I used a linear regression to test my research question because I had two quantitative variables, and I wanted to determine if one predicted another. I made a scatter plot with my regression line overlaid to visualize my regression.
# Selecting relevant columns, filtering out any NA data, and multiplying sugarpercent by 100 so that it is in percent, not decimal, form to match winpercent.
candy <- candy %>%
filter(!is.na(sugarpercent)) %>%
filter(!is.na(winpercent)) %>%
mutate(sugarpercent = sugarpercent*100)
# Finding the mean, median min, and max of the win percent. Notice the median (47.8) is slightly lower than the mean (50).
mean(candy$winpercent)
## [1] 50.31676
median(candy$winpercent)
## [1] 47.82975
max(candy$winpercent)
## [1] 84.18029
min(candy$winpercent)
## [1] 22.44534
# Plotting a histogram of win percent values. Notice a right skew.
ggplot(candy, aes(x = winpercent)) +
geom_histogram(binwidth = 10, fill = "steelblue", color = "white") +
labs(title = "Distribution of Win Percent", x = "Win Percent", y = "Number of Candies") +
theme_minimal()
# Plotting a scatterplot with a linear model line.
ggplot(candy, aes(x = sugarpercent, y = winpercent)) +
geom_point(alpha = 0.4) +
geom_smooth(method = "lm", color = "steelblue", se = FALSE) +
labs(title = "Sugar Percentile vs Win Percent",
x = "Sugar Percentile", y = "Win Percent") +
theme_minimal()
## `geom_smooth()` using formula = 'y ~ x'
Predictor variable: sugar percentile
Response variable: win percent
correlation: 0.2291507
Linear regression: p = 0.0349, intercept = 44.6094, slope = 0.1192, R2 = 0.04109,
RMSE = 14.23832
The correlation has a very small absolute value (<0.3), indicating a weak correlation between sugar percentile and win percent.
From the slope of the linear model, for a 1% increase in sugar percentile, win percent increases by 0.1192%. Or, for a 10% increase in sugar percentile, win percent increases by 1.192%. The variation in sugar percentile explains 4% of the variation in win percent.
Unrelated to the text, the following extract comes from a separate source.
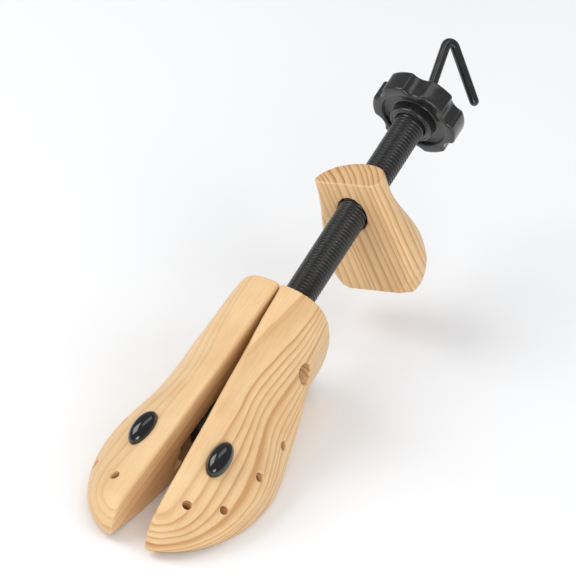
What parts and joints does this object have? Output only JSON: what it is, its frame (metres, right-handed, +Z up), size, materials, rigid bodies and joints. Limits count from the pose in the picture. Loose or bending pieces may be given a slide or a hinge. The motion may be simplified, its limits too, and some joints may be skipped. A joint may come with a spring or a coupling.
{
  "type": "two-way shoe stretcher",
  "caption": "Wooden shoe stretcher with a split toe block, a heel block travelling on a threaded tube, a scalloped hand wheel and a hooked spreader rod.",
  "frame": {"origin": "centre of the overall box, at the sole plane", "axes": "+Y from the toe towards the wheel and hook along the sole, +Z up from the sole, x = 0 is the split between the toe halves"},
  "size_m": [0.0838, 0.3272, 0.1154],
  "materials": {
    "pine": "sanded, unvarnished pale pine with tan growth lines",
    "black_thread": "satin black moulded thread",
    "black_plastic": "semi-gloss black moulding",
    "gloss_black": "polished black",
    "black_lacquer": "gloss black lacquer on steel",
    "zinc_steel": "zinc plated",
    "spring_steel": "drawn wire",
    "nylon": "natural nylon"
  },
  "bodies": {
    "yoke": {"pivot_yoke": "zinc_steel", "hinge_pin": "zinc_steel", "cross_bolt": "zinc_steel", "cross_nut": "zinc_steel", "bolt_washers": "zinc_steel", "return_springs": "spring_steel"},
    "right_half": {"toe_half_right": "pine", "hinge_leaf_right": "zinc_steel", "hinge_screws_right": "zinc_steel"},
    "left_half": {"toe_half_left": "pine", "hinge_leaf_left": "zinc_steel", "hinge_screws_left": "zinc_steel"},
    "right_plug": {"bunion_plug_right": "gloss_black"},
    "left_plug": {"bunion_plug_left": "gloss_black"},
    "spindle": {"threaded_tube": "black_thread", "tube_clips": "zinc_steel", "hand_wheel": "black_plastic", "wheel_pins": "zinc_steel", "rod_bush_front": "nylon", "rod_bush_rear": "nylon"},
    "hook": {"hook_rod": "black_lacquer", "rod_collar": "black_lacquer", "rod_clip": "zinc_steel"},
    "wedge": {"spreader_wedge": "black_plastic"},
    "heel": {"heel_block": "pine", "heel_nut": "zinc_steel"}
  },
  "joints": [
    {"name": "right_swing", "type": "hinge", "parent": "yoke", "child": "right_half", "pos_m": [0, -0.01024, 0.04439], "axis": [0, -0.342, 0.9397], "range_deg": [-3.3, 2.7]},
    {"name": "left_swing", "type": "hinge", "parent": "yoke", "child": "left_half", "pos_m": [0, -0.01024, 0.04439], "axis": [0, 0.342, -0.9397], "range_deg": [-3.3, 2.7]},
    {"name": "knob_turn", "type": "hinge", "parent": "yoke", "child": "spindle", "pos_m": [0, 0.0437, 0.06402], "axis": [0, 0.9397, 0.342], "range_deg": [-4320, 7200]},
    {"name": "heel_travel", "type": "slide", "parent": "yoke", "child": "heel", "axis": [0, 0.9397, 0.342], "range_m": [-0.0401, 0.0241]},
    {"name": "hook_turn", "type": "hinge", "parent": "yoke", "child": "hook", "pos_m": [0, 0.0437, 0.06402], "axis": [0, 0.9397, 0.342], "range_deg": [-4050, 4950]},
    {"name": "wedge_draw", "type": "slide", "parent": "yoke", "child": "wedge", "axis": [0, 0.9397, 0.342], "range_m": [-0.01101, 0.00901]},
    {"name": "right_plug_pull", "type": "slide", "parent": "right_half", "child": "right_plug", "axis": [0.4788, -0.2495, 0.8417], "range_m": [0, 0.025]},
    {"name": "left_plug_pull", "type": "slide", "parent": "left_half", "child": "left_plug", "axis": [-0.4788, -0.2495, 0.8417], "range_m": [0, 0.025]}
  ],
  "couplings": [
    {"joint": "heel_travel", "follows": "knob_turn", "m_per_rad": -0.00031831},
    {"joint": "wedge_draw", "follows": "hook_turn", "m_per_rad": -0.00012732},
    {"joint": "right_swing", "follows": "hook_turn", "ratio": -0.00066667},
    {"joint": "left_swing", "follows": "hook_turn", "ratio": -0.00066667}
  ]
}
While there is a relationship, sugar percentile has only a very small impact on win percent.
I used a residuals plot to test the assumption of homoscedasticity and a Q-Q plot to test the assumption of normality There are a few outliers in the residuals plot, but most of the residuals have an even spread across all fitted values. There is not a clear funnel shape to the graph, indicating that the residuals are normally distributed. The residuals closely follow the line of the Q-Q plot and do not dramatically deviate at the ends, indicating that the residuals are homoscedastic.
For candies with a sugar percentile of 10%, 50%, and 90%, my model predicts a win percent of 46%, 51%, and 55% respectively.
From the root mean squared error, my model’s predictions are off by 14 percentage points, on average.
# Finding the correlation between my variables.
cor(candy$sugarpercent, candy$winpercent, use = "complete.obs")
## [1] 0.2291507
# Making my linear model and finding the relevant statistics.
model <- lm(winpercent ~ sugarpercent, data=candy)
summary(model)
##
## Call:
## lm(formula = winpercent ~ sugarpercent, data = candy)
##
## Residuals:
## Min 1Q Median 3Q Max
## -24.924 -11.066 -1.168 9.252 36.851
##
## Coefficients:
## Estimate Std. Error t value Pr(>|t|)
## (Intercept) 44.6094 3.0861 14.455 <2e-16 ***
## sugarpercent 0.1192 0.0556 2.145 0.0349 *
## ---
## Signif. codes: 0 '***' 0.001 '**' 0.01 '*' 0.05 '.' 0.1 ' ' 1
##
## Residual standard error: 14.41 on 83 degrees of freedom
## Multiple R-squared: 0.05251, Adjusted R-squared: 0.04109
## F-statistic: 4.6 on 1 and 83 DF, p-value: 0.0349
# Checking the homoscedasticity residuals with a residuals plot.
plot(model, which = 1)
# Checking the normality of residuals assumption with a Q-Q plot.
plot(model, which = 2)
# Finding the root mean squared error.
rmse <- sqrt(mean(residuals(model)^2))
rmse
## [1] 14.23832
# Predicting the win percent of a candy in the 10th, 50th, and 90th sugar percentile.
prediction <- data.frame(sugarpercent = c(10, 50, 90))
predict(model, prediction)
## 1 2 3
## 45.80183 50.57137 55.34092
My key finding was that sugar percentile does predict win percent, but this relationship is very weak. Sugar percentile variation only explains a small amount of variation in win percent and my model’s predictions are off by a large number on average.
My result is interesting because it challenges conventional wisdom about sugar being important to candy liking. While the answer to my research question may be yes, sugar percentile does predict win percent, my findings really show that sugar’s impact on candy liking is actually quite small.
This opens up future research questions about if other physical properties of the candy might better predict liking, such as salt content or crunchiness, or if external factors like cost or prevalence impact liking.
FiveThirtyEight. “Data/Candy-Power-Ranking/Candy-Data.csv at Master · Fivethirtyeight/Data.” GitHub, 2022, github.com/fivethirtyeight/data/blob/master/candy-power-ranking/candy-data.csv.